Hemen hemen her gün bir muhalifin tutuklandığı bir yıl 2025. Ve bunun son halkası Türkiye’nin en çok izlenen gazetecisi Fatih Altaylı.
Fatih Altaylı’nın yalnızca tarihsel bir örnekleme yaptığı için “cumhurbaşkanına tehdit” iddiasıyla tutuklanması, artık yalnızca ifade özgürlüğünün değil, yönetim biçimi tercihlerinin de yargılandığını gösteriyor. Oysa Altaylı’nın sözleri, doğrudan bir kişiye değil, halkın iradesine müdahaleye karşı yapılmış bir tarihsel hatırlatmaydı.
Ne dedi?
*Türk halkı sandığı sever. Gücün kendisinde olmasını ister. Babasını oraya koysa bile değiştirme hakkını ister. Bu yeni bir şey değil zaten.
Ve ardından Osmanlı’dan örnek verdi:
*Halkın kaderini belirleme hakkı elinden alınamaz. O yüzden burada gerçek bir diktatörlük hayali kuranlar, bunu asla başaramaz.
Bu kadar. Ne bir tehdit var ne de bir çağrı. Sadece Türkiye’nin hem tarihsel hem anayasal gerçekliğine dair bir yorum.
Ama belli ki sorun bu sözlerde değil, bu sözlerin ima ettiği sistemde. Cumhurbaşkanı Başdanışmanı, Altaylı’yı sosyal medyada montajlanmış bir videoyla açık açık hedef gösterdi. Aynı kişi, kısa süre önce Erdoğan’ın fotoğrafını “Sultanım” notuyla paylaştı.
Oysa biz bu sistemi çoktan geride bıraktık. Türkiye Cumhuriyeti bir sultanlık değil; halkın egemenliğine dayanan bir rejimdir.
2025 yılında hala bunu hatırlatmak zorunda kalmak ne garip.
Eğer niyetiniz sandığı kaldırmak, monarşi getirmek ya da totaliter rejime geçiş değilse yukarıdaki sözlerin nesinden rahatsız olursunuz?
Kaldı ki rahatsız olsanız da bir insanı tutuklamak için yeterli sebep değil bunların hiç birisi.
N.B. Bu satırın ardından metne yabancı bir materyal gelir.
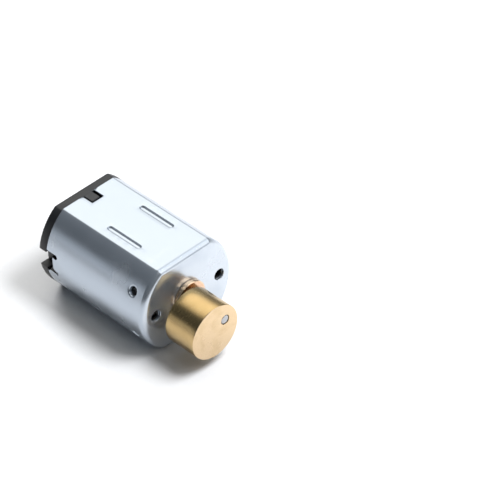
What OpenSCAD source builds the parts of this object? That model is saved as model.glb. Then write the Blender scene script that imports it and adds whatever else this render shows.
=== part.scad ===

Altaylı'nın sözlerine bu kadar tepki verilmesi belki de en çok şunu hatırlatıyor: Mutlak monarşiyle yönetilen Osmanlı'da bile padişahlar mutlak yetkilerini halkın, askerin ya da sarayın desteğini kaybettiklerinde yitirdiler.
Genç Osman, III. Selim, Abdülaziz, Deli İbrahim gibi birçok padişah, kendi halkları ya da saray elitleri tarafından tahttan indirildi, hatta öldürüldü.
Neden?
Çünkü mutlak güç, mutlak süreklilik demek değildir. O güç halkın rızasıyla meşru olur. Rıza ortadan kalktığında, monarşinin bile sürdürülebilirliği kalmaz.
Bugünse halkın sandıkla seçtiği bir lider, halkın bu sandıktaki hakkını korumak isteyen bir gazeteciyi yargılatıyor. Üstelik yalnızca sözlü bir uyarı, tarihsel bir analoji nedeniyle.
Bugün gelinen noktada sorun, sadece Altaylı'nın tutuklanması değildir. Sorun, halkın kolektif hafızasının sistematik şekilde silinmeye çalışılmasıdır.
Cumhuriyet; padişahlığı, hilafeti, saltanatı tarihin çöplüğüne atmış bir yönetim biçimidir. Klişe bir ifade olacak ama doğruluğu tartışılmaz: egemenliğin kaynağını hükümdardan alıp halka vermiştir.
Şimdi bu halk, seçtiği yöneticilerle bu sistemin tersine çevrilmesini izliyor.
“Bu ülkede kimse sultan değil, padişah değil”, Bunu Sibel Can şarkısının nakaratı olarak değil Türkiye gerçeği olarak ifade etmek gerekiyor.
Çünkü bir rejimin dönüşümü bazen yeni yasalarla değil, eski unvanların yeniden dolaşıma sokulmasıyla başlar. “Sultanım” diye seslenilen bir cumhurbaşkanının olduğu bir ülkede, artık rejim tartışması yapmak bir lüks değil, zorunluluktur.
Fatih Altaylı, halkın seçme hakkının ebediyen elinden alınmasına halkın rıza göstermeyeceğini söyledi. Bu bir tehdit değil, tarihin bizzat kendisidir. Otoriter rejimler halkın iradesini gasp ettiklerinde, sadece özgürlükleri değil, kendi meşruiyetlerini de kaybederler.
Eğer bugün birileri bu sözleri tehdit olarak algılıyorsa, sorun o sözlerde değil, o korkunun beslendiği niyetlerdedir. Çünkü halkın iradesine düşman olan her güç, bir gün halkın hafızasıyla yüzleşmek zorunda kalır.